▶ _SOURCE MATERIAL_
◇ ◇ ◇

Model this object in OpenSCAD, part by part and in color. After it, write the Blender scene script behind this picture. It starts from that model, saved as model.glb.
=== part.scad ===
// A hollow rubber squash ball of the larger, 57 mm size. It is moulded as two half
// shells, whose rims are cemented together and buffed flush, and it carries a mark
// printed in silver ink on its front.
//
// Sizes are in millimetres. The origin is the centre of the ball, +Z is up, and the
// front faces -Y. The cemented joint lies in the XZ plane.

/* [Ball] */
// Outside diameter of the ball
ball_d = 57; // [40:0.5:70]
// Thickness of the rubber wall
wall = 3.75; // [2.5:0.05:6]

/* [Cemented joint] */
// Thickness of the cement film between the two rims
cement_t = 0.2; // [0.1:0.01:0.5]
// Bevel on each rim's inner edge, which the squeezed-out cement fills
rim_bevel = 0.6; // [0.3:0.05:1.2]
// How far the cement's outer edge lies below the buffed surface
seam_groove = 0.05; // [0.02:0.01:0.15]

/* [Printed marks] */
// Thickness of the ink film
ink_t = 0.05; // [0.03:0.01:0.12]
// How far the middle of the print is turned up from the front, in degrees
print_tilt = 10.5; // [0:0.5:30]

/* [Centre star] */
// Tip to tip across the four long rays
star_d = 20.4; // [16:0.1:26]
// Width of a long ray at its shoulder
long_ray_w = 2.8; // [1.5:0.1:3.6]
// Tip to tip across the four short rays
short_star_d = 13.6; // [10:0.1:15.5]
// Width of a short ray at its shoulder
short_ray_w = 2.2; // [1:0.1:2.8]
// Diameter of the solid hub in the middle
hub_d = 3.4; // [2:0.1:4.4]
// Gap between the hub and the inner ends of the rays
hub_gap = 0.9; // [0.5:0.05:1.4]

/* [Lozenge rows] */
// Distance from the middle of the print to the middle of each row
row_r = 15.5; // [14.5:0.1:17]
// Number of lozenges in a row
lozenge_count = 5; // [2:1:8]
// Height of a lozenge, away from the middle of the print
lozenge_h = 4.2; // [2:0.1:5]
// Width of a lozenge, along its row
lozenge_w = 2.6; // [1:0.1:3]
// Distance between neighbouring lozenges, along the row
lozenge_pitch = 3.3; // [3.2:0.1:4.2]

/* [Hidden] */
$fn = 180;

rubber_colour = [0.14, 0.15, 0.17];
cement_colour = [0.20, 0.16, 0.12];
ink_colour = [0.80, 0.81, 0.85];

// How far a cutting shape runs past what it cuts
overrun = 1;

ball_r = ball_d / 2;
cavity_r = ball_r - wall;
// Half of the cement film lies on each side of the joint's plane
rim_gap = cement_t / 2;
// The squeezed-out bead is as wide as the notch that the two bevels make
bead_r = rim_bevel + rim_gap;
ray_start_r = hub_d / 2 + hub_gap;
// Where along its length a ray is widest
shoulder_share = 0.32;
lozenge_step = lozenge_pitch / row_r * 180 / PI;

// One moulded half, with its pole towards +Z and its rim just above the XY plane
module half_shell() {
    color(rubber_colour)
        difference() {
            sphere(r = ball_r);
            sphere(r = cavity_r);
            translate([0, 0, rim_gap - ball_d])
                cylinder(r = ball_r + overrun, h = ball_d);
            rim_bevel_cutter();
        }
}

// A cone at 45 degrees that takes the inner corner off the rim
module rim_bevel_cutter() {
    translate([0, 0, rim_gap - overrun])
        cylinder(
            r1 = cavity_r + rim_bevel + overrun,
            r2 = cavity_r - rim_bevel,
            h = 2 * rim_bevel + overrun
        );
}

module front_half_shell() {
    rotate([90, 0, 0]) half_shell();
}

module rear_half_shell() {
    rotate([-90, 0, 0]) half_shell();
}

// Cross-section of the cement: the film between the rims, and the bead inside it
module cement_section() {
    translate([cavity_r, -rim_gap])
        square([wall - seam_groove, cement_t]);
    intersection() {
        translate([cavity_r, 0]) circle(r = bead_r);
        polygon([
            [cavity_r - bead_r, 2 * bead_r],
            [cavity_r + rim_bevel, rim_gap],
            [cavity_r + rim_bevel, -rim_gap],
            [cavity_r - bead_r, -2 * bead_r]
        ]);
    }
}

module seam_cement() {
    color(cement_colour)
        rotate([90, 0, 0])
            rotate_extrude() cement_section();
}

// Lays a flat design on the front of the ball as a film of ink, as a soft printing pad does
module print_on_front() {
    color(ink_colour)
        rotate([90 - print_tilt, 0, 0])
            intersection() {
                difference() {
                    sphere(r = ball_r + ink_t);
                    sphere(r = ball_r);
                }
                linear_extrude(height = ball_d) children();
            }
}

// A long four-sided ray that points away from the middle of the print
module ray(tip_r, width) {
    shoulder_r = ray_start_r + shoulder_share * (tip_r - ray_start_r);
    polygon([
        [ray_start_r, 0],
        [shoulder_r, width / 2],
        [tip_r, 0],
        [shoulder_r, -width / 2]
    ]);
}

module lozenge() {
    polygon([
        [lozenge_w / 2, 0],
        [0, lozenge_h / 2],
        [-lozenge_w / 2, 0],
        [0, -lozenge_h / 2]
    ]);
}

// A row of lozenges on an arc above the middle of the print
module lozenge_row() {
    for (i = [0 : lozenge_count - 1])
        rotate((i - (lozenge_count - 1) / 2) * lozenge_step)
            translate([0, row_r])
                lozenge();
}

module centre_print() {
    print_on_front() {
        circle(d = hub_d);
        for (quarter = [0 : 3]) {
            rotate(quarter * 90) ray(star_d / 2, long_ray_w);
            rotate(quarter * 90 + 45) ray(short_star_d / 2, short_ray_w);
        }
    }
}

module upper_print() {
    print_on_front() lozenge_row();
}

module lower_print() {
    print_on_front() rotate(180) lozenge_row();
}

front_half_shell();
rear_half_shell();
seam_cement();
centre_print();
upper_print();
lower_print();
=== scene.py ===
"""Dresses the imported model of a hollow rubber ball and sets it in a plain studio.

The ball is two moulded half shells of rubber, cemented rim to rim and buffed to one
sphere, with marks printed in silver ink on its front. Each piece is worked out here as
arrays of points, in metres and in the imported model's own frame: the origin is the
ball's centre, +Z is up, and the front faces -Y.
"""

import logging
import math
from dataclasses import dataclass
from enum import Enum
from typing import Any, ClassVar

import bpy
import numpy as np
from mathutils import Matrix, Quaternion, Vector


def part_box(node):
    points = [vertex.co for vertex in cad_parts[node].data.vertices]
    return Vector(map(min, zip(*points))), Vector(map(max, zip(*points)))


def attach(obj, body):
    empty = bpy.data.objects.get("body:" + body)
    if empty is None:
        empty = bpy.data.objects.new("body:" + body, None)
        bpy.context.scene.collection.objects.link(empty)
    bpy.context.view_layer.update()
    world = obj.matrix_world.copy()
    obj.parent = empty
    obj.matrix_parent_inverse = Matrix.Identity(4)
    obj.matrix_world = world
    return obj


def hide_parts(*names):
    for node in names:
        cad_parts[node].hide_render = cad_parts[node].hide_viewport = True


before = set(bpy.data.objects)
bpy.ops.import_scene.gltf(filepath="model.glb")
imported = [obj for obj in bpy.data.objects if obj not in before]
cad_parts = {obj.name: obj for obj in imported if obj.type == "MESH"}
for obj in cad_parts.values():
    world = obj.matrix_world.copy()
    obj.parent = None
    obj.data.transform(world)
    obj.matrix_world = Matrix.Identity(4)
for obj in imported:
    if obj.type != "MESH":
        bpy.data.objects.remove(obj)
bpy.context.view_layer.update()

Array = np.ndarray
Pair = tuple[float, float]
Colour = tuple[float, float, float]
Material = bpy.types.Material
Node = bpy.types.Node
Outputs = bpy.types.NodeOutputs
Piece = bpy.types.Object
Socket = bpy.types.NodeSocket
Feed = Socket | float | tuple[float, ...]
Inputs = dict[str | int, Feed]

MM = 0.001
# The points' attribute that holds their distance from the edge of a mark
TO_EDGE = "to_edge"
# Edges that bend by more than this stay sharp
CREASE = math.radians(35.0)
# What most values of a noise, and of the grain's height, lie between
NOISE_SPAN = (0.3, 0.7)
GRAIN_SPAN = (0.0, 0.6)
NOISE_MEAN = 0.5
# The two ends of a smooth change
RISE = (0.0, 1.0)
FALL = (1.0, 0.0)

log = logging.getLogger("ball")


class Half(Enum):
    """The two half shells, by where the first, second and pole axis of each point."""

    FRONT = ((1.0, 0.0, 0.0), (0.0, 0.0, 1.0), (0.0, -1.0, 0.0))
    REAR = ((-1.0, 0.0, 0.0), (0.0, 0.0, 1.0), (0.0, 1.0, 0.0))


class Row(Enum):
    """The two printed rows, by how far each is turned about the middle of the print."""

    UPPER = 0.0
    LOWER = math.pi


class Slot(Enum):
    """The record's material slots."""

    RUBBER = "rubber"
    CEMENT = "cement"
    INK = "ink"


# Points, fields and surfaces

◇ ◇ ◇

▶ _TASK_
Emit only the lines from the one containing "print_on_front() lozenge_row();" through the one containing "a plain studio.", copied exactly.

▶ _EXERCISE RESPONSE_
    print_on_front() lozenge_row();
}

module lower_print() {
    print_on_front() rotate(180) lozenge_row();
}

front_half_shell();
rear_half_shell();
seam_cement();
centre_print();
upper_print();
lower_print();
=== scene.py ===
"""Dresses the imported model of a hollow rubber ball and sets it in a plain studio.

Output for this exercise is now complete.